Monitoring positions and ‘closing out’ trades
The aim of trading is to make money. If the price of Facebook increases after a position has been bought, then there will be a profit shown in the area of the site, which brokers tend to label ‘Open Positions’ or ‘Portfolio’/ Here, you can track the performance of your investments.
If the Nasdaq is open, then the profit or loss on your trade will update in real-time. If the exchange is closed, then the last printed price will be used to ‘mark’ the value of your position.
This can lead to ‘Gapping’ and is one reason that explains the popularity of the ‘extended hours' versions of stocks such as Facebook All Sessions at IG.
Real-time reports at the broker will show you pending orders and open positions. The below portfolio follows the textbook approach of diversifying cash across several assets rather than putting all the available funds into one position.
The mechanics of monitoring your positions are the same regardless of what strategy you are following.
One variable is the typical holding period. If your buy of Facebook stock is based on a short term strategy such as scalping, you may look to sell your position within minutes of buying it. That strategy could be based on a high volume of small profits being made.
Buy and hold style strategies involve lower trading volumes but may introduce the concept of a ‘partial close’. This is where a portion of the total position is sold to lock in some profits while the rest of the position is left to run in the hope it makes further gains.

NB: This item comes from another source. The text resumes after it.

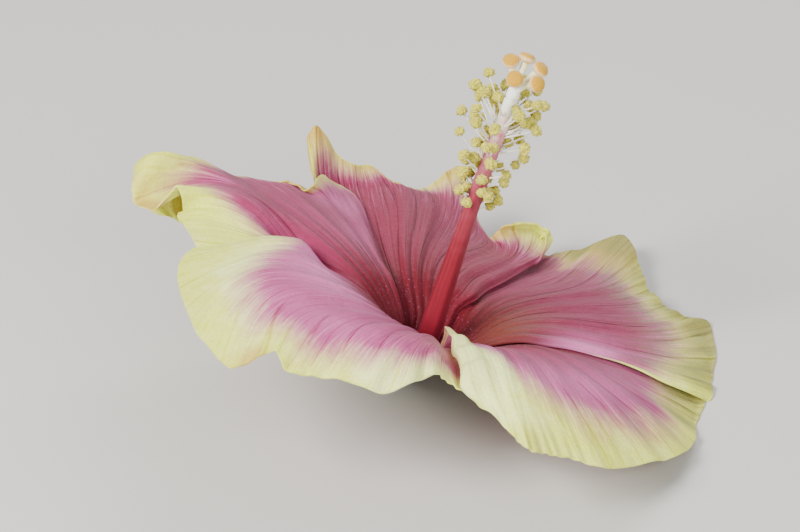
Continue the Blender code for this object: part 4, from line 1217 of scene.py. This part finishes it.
class BLOOM_OT_stamens(bpy.types.Operator):
    """Adds the stamens: a white filament and a pollen-covered anther for each"""
    bl_idname = "bloom.stamens"
    bl_label = "Stamens"

    def execute(self, context):
        sizes, colours = context.scene.bloom_sizes, context.scene.bloom_colours
        rng = np.random.default_rng(SEED + 1)
        model = anther_form("anther_model", sizes.anther_length)
        stalks, anthers = [], []
        for k, (root, bend, tip) in enumerate(stamen_places()):
            path = curve_through(root, bend, tip, FILAMENT_POINTS)
            radii = np.linspace(*FILAMENT_TAPER, FILAMENT_POINTS) * sizes.filament_thickness / MM
            radii[0] = radii[-1] = 0.0
            path[0], path[-1] = path[1] * 0.2 + path[0] * 0.8, path[-2] * 0.2 + path[-1] * 0.8
            stalks.append(closed_skin(f"filament_{k}", tube_grid(path, radii, 8)))
            copy = model.copy()
            copy.data = model.data.copy()
            context.scene.collection.objects.link(copy)
            away = Vector(world(tip) - world(bend)).normalized()
            turn = away.to_track_quat("Z", "Y").to_matrix().to_4x4()
            turn = turn @ Matrix.Rotation(rng.uniform(0, 2 * np.pi), 4, "Z")
            turn = turn @ Matrix.Rotation(rng.uniform(-0.5, 0.5), 4, "X")
            size = Matrix.Scale(rng.uniform(0.88, 1.12), 4)
            copy.data.transform(Matrix.Translation(Vector(world(tip))) @ turn @ size)
            anthers.append(copy)
        bpy.data.objects.remove(model, do_unlink=True)
        finish_piece(joined("filaments", stalks), ["staminal_column"], [filament_skin()])
        finish_piece(joined("anthers", anthers), ["staminal_column"], [pollen_dust(colours)])
        return {"FINISHED"}


def faces_out(towards, share):
    """The way a pad faces: its branch's own way, turned towards the bloom's open front by a share."""
    way = towards + share * np.array(OPEN_FRONT)
    return way / np.linalg.norm(way)


def pad_grid(middle, towards, rows=22, sides=36):
    """One stigma pad: a thick round cushion with a rough, turned-down rim. Along is 1 at its rim."""
    angle = np.linspace(0, 2 * np.pi, sides + 1)
    u = np.linspace(0, 1, rows)
    profile = spline(PAD_PLACES, PAD, u)
    side = np.cross(towards, [0.0, 0.0, 1.0])
    side /= np.linalg.norm(side)
    other = np.cross(towards, side)
    lumps = 1 + 0.02 * np.sin(3 * angle + middle[0]) + 0.015 * np.sin(7 * angle + 2 * middle[1])
    grid = (middle + profile[:, 1, None, None] * towards
            + profile[:, 0, None, None] * lumps[None, :, None]
            * (np.cos(angle)[None, :, None] * side + np.sin(angle)[None, :, None] * other))
    along = np.clip(1 - np.abs(u - 0.47) / 0.3, 0, 1)[:, None] + 0 * angle[None]
    return grid, along


class BLOOM_OT_pistil(bpy.types.Operator):
    """Adds the pistil: the style's white top, its five branches and their velvety pads"""
    bl_idname = "bloom.pistil"
    bl_label = "Pistil"

    def execute(self, context):
        colours = context.scene.bloom_colours
        rows = smooth_profile(STYLE_TOP, 30)
        rows[0, 1] = rows[-1, 1] = 0.0
        grid = column_grid(rows, 20)
        parts = [closed_skin("style_top", grid, {"along": 0 * grid[..., 0]})]
        pads = []
        for k, spot in enumerate(STIGMA_PADS):
            root, pad = column_middle(BRANCH_ROOT), np.array(spot)
            control = root + np.array([0.0, 0.0, 3.0]) + 0.25 * (pad - root) * [1, 1, 0]
            towards = (pad - control) / np.linalg.norm(pad - control)
            path = curve_through(root, control, pad - 0.45 * towards, BRANCH_POINTS)
            radii = BRANCH_RADIUS * (1.05 + 0.2 * np.cos(np.linspace(0, 2 * np.pi, BRANCH_POINTS)))
            radii[0] = radii[-1] = 0.0
            grid = tube_grid(path, radii, 14)
            along = np.linspace(0, 1, BRANCH_POINTS)[:, None] + 0 * grid[..., 0]
            parts.append(closed_skin(f"style_branch_{k}", grid, {"along": along}))
            grid, along = pad_grid(pad, faces_out(towards, PAD_FACES[k]))
            pads.append(closed_skin(f"stigma_pad_{k}", grid, {"along": along}))
        finish_piece(joined("style_branches", parts), ["pistil"], [branch_skin()])
        finish_piece(joined("stigma_pads", pads), ["pistil"], [stigma_velvet(colours)])
        return {"FINISHED"}


class BLOOM_OT_calyx(bpy.types.Operator):
    """Adds the calyx and the epicalyx below it, two lobed green cups"""
    bl_idname = "bloom.calyx"
    bl_label = "Calyx and epicalyx"

    def execute(self, context):
        sizes, colours = context.scene.bloom_sizes, context.scene.bloom_colours
        cups = [("calyx", CALYX, CALYX_LOBES, CALYX_NOTCH, 1.3, "93A85A"),
                ("epicalyx", EPICALYX, EPICALYX_LOBES, EPICALYX_NOTCH, 0.9, "7F9A48")]
        for name, profile, lobes, notch, sharpness, tint in cups:
            across = np.linspace(-1, 1, 17)[:-1]
            cup = lobed_cup(profile, lobes, notch, across, sharpness, 25)
            cup = np.concatenate([cup, cup[:, :1]], axis=1)
            item = skin(name + "_leaf", cup)
            join_seams(closed=False)
            apply_modifier(item, "SOLIDIFY", thickness=sizes.sepal_thickness, offset=0.0,
                           use_even_offset=True, use_rim=True)
            finish_piece(item, [name], [leafy_green(name + "_leaf", colours, tint)])
        return {"FINISHED"}


class BLOOM_OT_stem(bpy.types.Operator):
    """Adds the short stem, its cut end and the receptacle that carries the calyx"""
    bl_idname = "bloom.stem"
    bl_label = "Stem"

    def execute(self, context):
        colours = context.scene.bloom_colours
        item = closed_skin("stem_skin", stem_grid(28, 40))
        finish_piece(item, ["stem"], [leafy_green("stem_skin", colours, "8FA35B")])
        return {"FINISHED"}


class BLOOM_OT_stage(bpy.types.Operator):
    """Adds the pale floor, the soft lights and the camera"""
    bl_idname = "bloom.stage"
    bl_label = "Floor, lights and camera"

    def execute(self, context):
        deselect()
        bpy.ops.mesh.primitive_plane_add(size=FLOOR_SIZE)
        floor = context.object
        floor.name = "floor"
        card, node = new_material("floor_card")
        floor.data.materials.append(finish_material(card, node, {"Base Color": colour("C6C4C0"),
                                                                 "Roughness": 0.8}))
        for name, place, power, size, tint in LIGHTS:
            data = bpy.data.lights.new(name, "AREA")
            data.energy, data.size, data.color = power, size, tint
            light = bpy.data.objects.new(name, data)
            context.scene.collection.objects.link(light)
            light.location = place
            light.rotation_euler = (Vector(LIT_PLACE) - Vector(place)).to_track_quat("-Z", "Y").to_euler()
        sky = bpy.data.worlds.new("studio")
        sky.use_nodes = True
        background = sky.node_tree.nodes["Background"].inputs
        background["Color"].default_value = colour("EEF0F2")
        background["Strength"].default_value = SKY_STRENGTH
        context.scene.world = sky
        add_camera(context.scene)
        return {"FINISHED"}


def add_camera(scene):
    """The camera sees the throat where the photograph has it, from the same angle and distance."""
    data = bpy.data.cameras.new("camera")
    data.sensor_width = SENSOR_WIDTH
    data.lens = SENSOR_WIDTH * CAMERA_DISTANCE / (PICTURE_WIDTH * MM_PER_PIXEL)
    data.clip_start, data.clip_end = 0.01, 20.0
    camera = bpy.data.objects.new("camera", data)
    scene.collection.objects.link(camera)
    right, up, back = view_directions()
    aim = world(np.zeros(3)) - (THROAT_IN_VIEW[0] * right + THROAT_IN_VIEW[1] * up) * MM
    camera.location = aim + CAMERA_DISTANCE * MM * back
    camera.rotation_euler = Vector(-back).to_track_quat("-Z", "Y").to_euler()
    scene.camera = camera


class BLOOM_PT_panel(bpy.types.Panel):
    """Sizes, colours and pieces of the bloom"""
    bl_idname = "BLOOM_PT_panel"
    bl_label = "Hibiscus Bloom"
    bl_space_type = "VIEW_3D"
    bl_region_type = "UI"
    bl_category = "Bloom"

    def draw(self, context):
        for group in (context.scene.bloom_sizes, context.scene.bloom_colours):
            box = self.layout.box()
            for key in group.__annotations__:
                box.prop(group, key)
        for operator in OPERATORS:
            self.layout.operator(operator.bl_idname)


OPERATORS = [BLOOM_OT_petals, BLOOM_OT_column, BLOOM_OT_stamens, BLOOM_OT_pistil, BLOOM_OT_calyx,
             BLOOM_OT_stem, BLOOM_OT_stage]
CLASSES = [BloomSizes, BloomColours, *OPERATORS, BLOOM_PT_panel]


def register():
    for each in CLASSES:
        bpy.utils.register_class(each)
    bpy.types.Scene.bloom_sizes = bpy.props.PointerProperty(type=BloomSizes)
    bpy.types.Scene.bloom_colours = bpy.props.PointerProperty(type=BloomColours)


def unregister():
    del bpy.types.Scene.bloom_colours
    del bpy.types.Scene.bloom_sizes
    for each in reversed(CLASSES):
        bpy.utils.unregister_class(each)


def write_sizes():
    """Brings the scene's view layer up to date."""
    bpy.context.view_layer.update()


def main():
    register()
    bpy.ops.bloom.petals()
    bpy.ops.bloom.column()
    bpy.ops.bloom.stamens()
    bpy.ops.bloom.pistil()
    bpy.ops.bloom.calyx()
    bpy.ops.bloom.stem()
    bpy.ops.bloom.stage()
    write_sizes()


if __name__ == "__main__":
    main()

The functionality of modern brokerage sites is super-friendly and closing out a position at eToro involves clicking on it in the ‘Portfolio’ monitor. Then confirming your intention to sell and in this instance locking in a 19.81% gain.
Final thoughts and considerations
Buying Facebook stock might be easy, but one of the most important things to remember is to use a regulated broker. The big global brokers such as Pepperstone, eToro and IG, for example, operate under license from a range of Tier-1 regulators including:
- The Financial Conduct Authority in the UK (FCA)
- The Australian Securities and Investments Commission (ASIC)
- The Cyprus Securities and Exchange Commission, (CySEC)
Ultimately, the decision as to which of these regulators provides you with client protection will come down to where you live.
Whether you are buying US stocks such as Facebook, or commodities, forex, or German equities, the regulatory protection is a function of your domicile, not the market you trade.
Finally, it’s important to consider using a broker that is licensed by a top-grade regulator or else you run the risk of losing all your capital before you even put a trade on.